La Belgique connaît néanmoins ce que certains dirigeants de la communauté juive appellent un « exode silencieux », marqué par la vente d’anciennes synagogues et la fermeture d’écoles juives à Bruxelles.

Au Royaume-Uni, la minorité juive a diminué de 25 % depuis 1970 et compte désormais 295 000 membres, selon l’étude. Mais la communauté présente un potentiel de croissance, puisque 33 % de ses ménages ont au moins quatre enfants. (À titre de comparaison, ce chiffre est de 26 % en Allemagne et en France, de 25 % en Hongrie et de 21 % au Danemark).

Les conclusions du rapport sur le nombre d’Israéliens vivant en Europe sont également surprenantes, et elles sont en contradiction avec les estimations selon lesquelles des dizaines de milliers d’entre eux vivraient à Berlin. L’enquête affirme qu’il n’y a qu’environ 70 000 personnes nées en Israël qui vivent sur le continent européen, plus de la moitié d’entre elles résidant au Royaume-Uni (18 000), en Allemagne (10 000), en France (9 000) et aux Pays-Bas (6 000).

Un drapeau israélien brandi lors d’une manifestation pro-israélienne organisée pour dénoncer un rassemblement pour la Journée mondiale d’Al-Quds à Berlin, le 25 juillet 2014. (Crédit : AP Photo/Markus Schreiber)

Néanmoins, les Israéliens ont été une force stabilisatrice pour les communautés juives des pays où les communautés juives sont très petites. À titre d’exemple, ils représentent plus de 40 % de la population juive en Norvège, en Finlande et en Slovénie ; 20 à 30 % en Espagne, au Danemark, en Autriche et aux Pays-Bas ; et plus de 10 % au Luxembourg.

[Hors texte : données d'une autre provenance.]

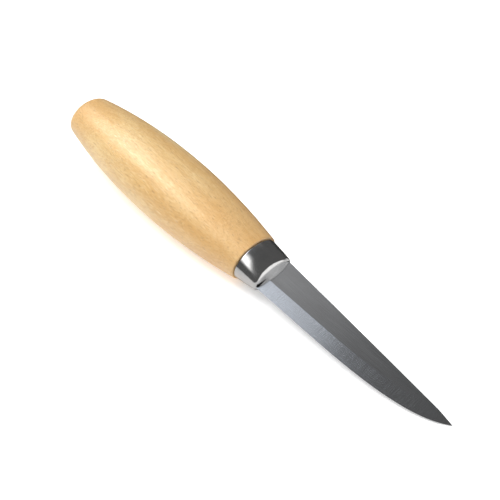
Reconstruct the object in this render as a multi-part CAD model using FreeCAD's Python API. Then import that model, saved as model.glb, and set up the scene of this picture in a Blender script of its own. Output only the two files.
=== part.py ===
import FreeCAD, Part
import math
import os

# A chip carving knife: a turned, oval birch handle, a drawn steel ferrule on its front spigot, and a
# carbon steel blade whose stick tang is glued into a blind bore in the handle.
#
# Millimetres. The origin is the centre of the ferrule's front face, where the blade comes out. +X runs
# to the tip, +Y from the cutting edge towards the spine, and +Z through the blade's thickness, so the
# knife lies on its side as it would on a bench.

# ---- blade ----
blade_length = 82.0  # ferrule face to tip
heel_height = 16.3  # cutting edge to spine at the ferrule
heel_offset = 0.25  # middle of the heel below the knife's axis
tip_rise = 1.6  # knife's axis up to the tip
spine_crown = 0.15  # how far the spine bows out from a straight line
straight_edge = 26.0  # ferrule face to where the belly begins
belly_reach = 26.0  # how far the belly keeps the straight edge's direction
tip_reach = 12.5  # how far the tip's own direction carries back
tip_angle = 41.5  # edge's slope at the tip, degrees
stock_thickness = 2.5
bevel_width = 5.2  # edge to the line where the bevel meets the flat
edge_land = 0.05  # width left on the whetted edge
spine_chamfer = 0.2

# ---- root and tang ----
root_depth = 2.5  # how far the root reaches inside the ferrule, to the spigot's end
heel_step = 0.5  # the heel's edge stands this much below the root, outside the ferrule
root_relief = 0.05  # the root is this much below the flats, so it enters the slot
tang_length = 76.0
tang_root_width = 7.0
tang_end_width = 5.0
tang_end_chamfer = 1.5

# ---- ferrule ----
ferrule_length = 10.2
ferrule_sheet = 0.65
rim_margin = 0.6  # blade's heel to the ferrule's side, above and below
front_thickness = 10.1  # across the flats of the blade, before the rim is rounded
width_taper = 2.0  # how much wider the rear is than the front
thickness_taper = 4.8
side_bulge = 0.08  # how far the drawn sheet bows out from a straight taper, at the oval's ends
top_bulge = 0.4  # the same on its broad faces
front_radius = 1.6
rear_radius = 0.4
slot_clearance = 0.05

# ---- handle ----
handle_length = 96.2  # shoulder to butt
shoulder_step = 0.65  # wood standing proud of the ferrule all round
shoulder_radius = 0.5
belly_width = 29.1
belly_thickness = 24.9
belly_share = 0.457  # place of the thickest section, as a share of the handle from its shoulder
butt_width = 17.4  # where the sides would meet the end before it is crowned
butt_thickness = 13.6
front_fullness = 1.85  # exponents of the barrel's sides, 2 being a parabola
rear_fullness = 2.15
crown_radius = 50.0
butt_radius = 4.0

# ---- bore for the tang ----
tang_clearance = 0.1  # bore's wall to the tang's corners
bore_spare = 2.0  # bore's depth past the end of the tang
drill_point_angle = 118.0

SIDE_STATIONS = 10  # sections that the barrel is lofted through
PAST = 5.0  # how far a cutting tool runs past what it cuts
OVERLAP = 1.0  # how far the bevel cutter's slope carries on past the bevel, at both sides
CLOSE = 1e-4  # coordinates nearer than this are the same

# ---- worked out from the above ----
front_width = heel_height + 2 * rim_margin
rear_width = front_width + width_taper
rear_thickness = front_thickness + thickness_taper
shoulder_width = rear_width + 2 * shoulder_step
shoulder_thickness = rear_thickness + 2 * shoulder_step
root_thickness = stock_thickness - 2 * root_relief
tang_end = -root_depth - tang_length
bore_radius = math.hypot(tang_root_width, root_thickness) / 2 + tang_clearance
edge_depth = heel_height / 2 + heel_offset
heel_spine = heel_height / 2 - heel_offset
root_bottom = heel_step - edge_depth

X = FreeCAD.Vector(1, 0, 0)
Z = FreeCAD.Vector(0, 0, 1)


def point(x, y, z=0.0):
    return FreeCAD.Vector(x, y, z)


def box(x, y, z):
    """A box from its (low, high) pairs along X, Y and Z."""
    return Part.makeBox(x[1] - x[0], y[1] - y[0], z[1] - z[0], point(x[0], y[0], z[0]))


def oval(x, width, thickness):
    """An elliptical wire across the knife's axis, its long diameter along Y."""
    ellipse = Part.Ellipse(point(x, width / 2), point(x, 0, thickness / 2), point(x, 0))
    return Part.Wire(ellipse.toShape())


def rims(shape, x):
    """The edges of a shape that lie in the plane at x."""
    return [e for e in shape.Edges if abs(e.BoundBox.XMin - x) < CLOSE and e.BoundBox.XLength < CLOSE]


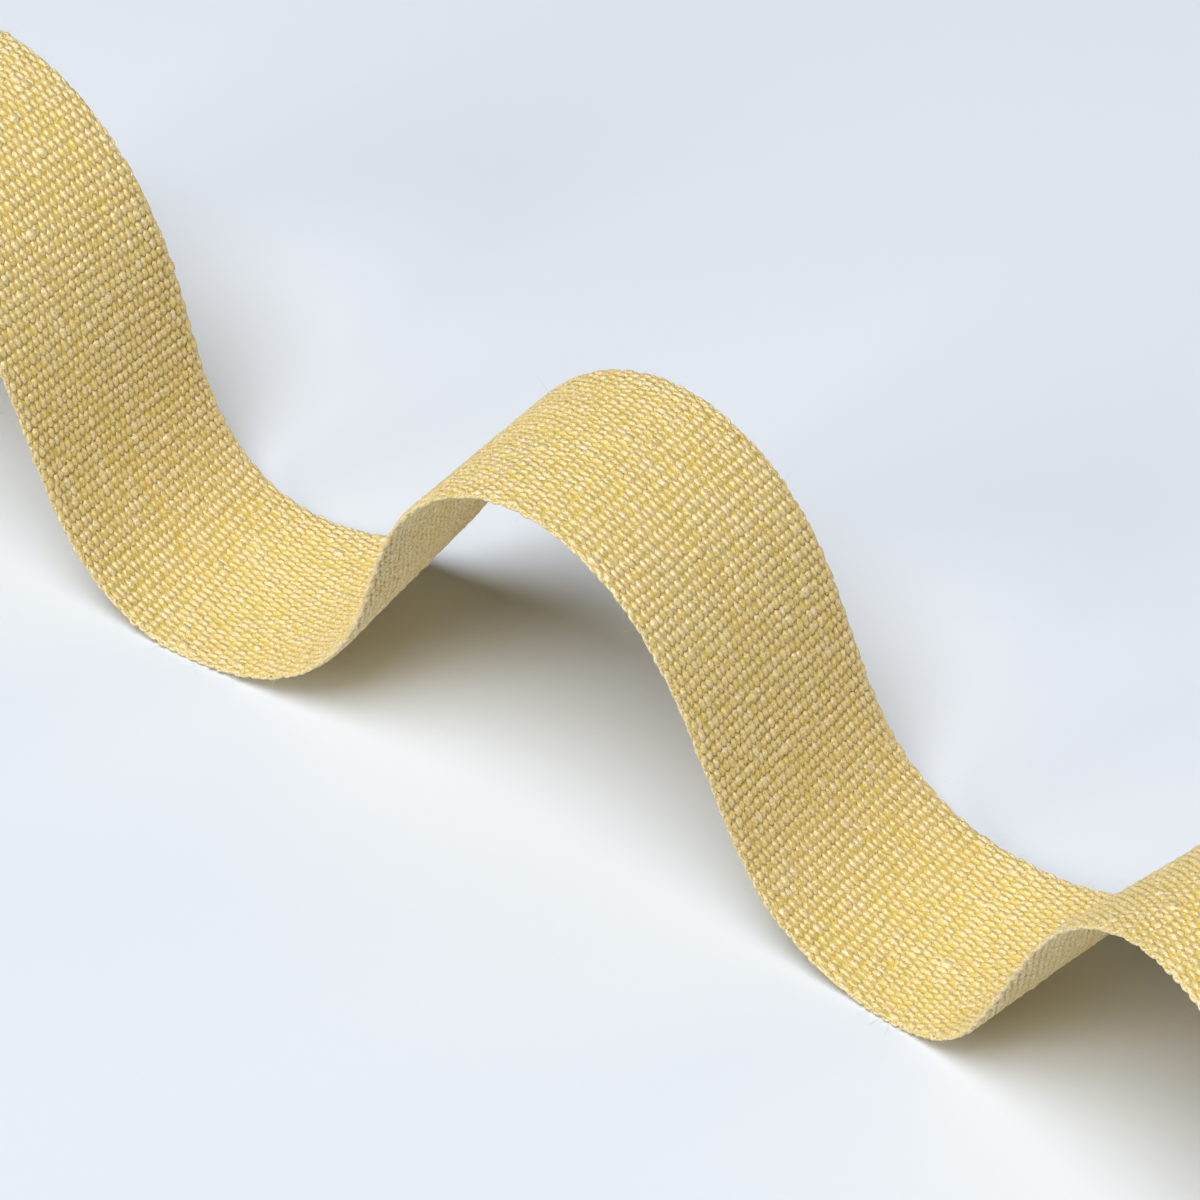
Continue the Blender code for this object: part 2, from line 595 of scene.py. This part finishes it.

Dans l’ensemble, cependant, la tendance à la baisse qui restructure le judaïsme européen n’est pas susceptible de s’inverser, selon l’étude.

« Ce n’est que dans des circonstances exceptionnelles que les tendances démographiques modifient radicalement leur cours », ont écrit les auteurs. Mais, ont-ils ajouté, « de telles modifications se sont en fait produites plus d’une fois dans la démographie juive européenne au cours des cent dernières années seulement ».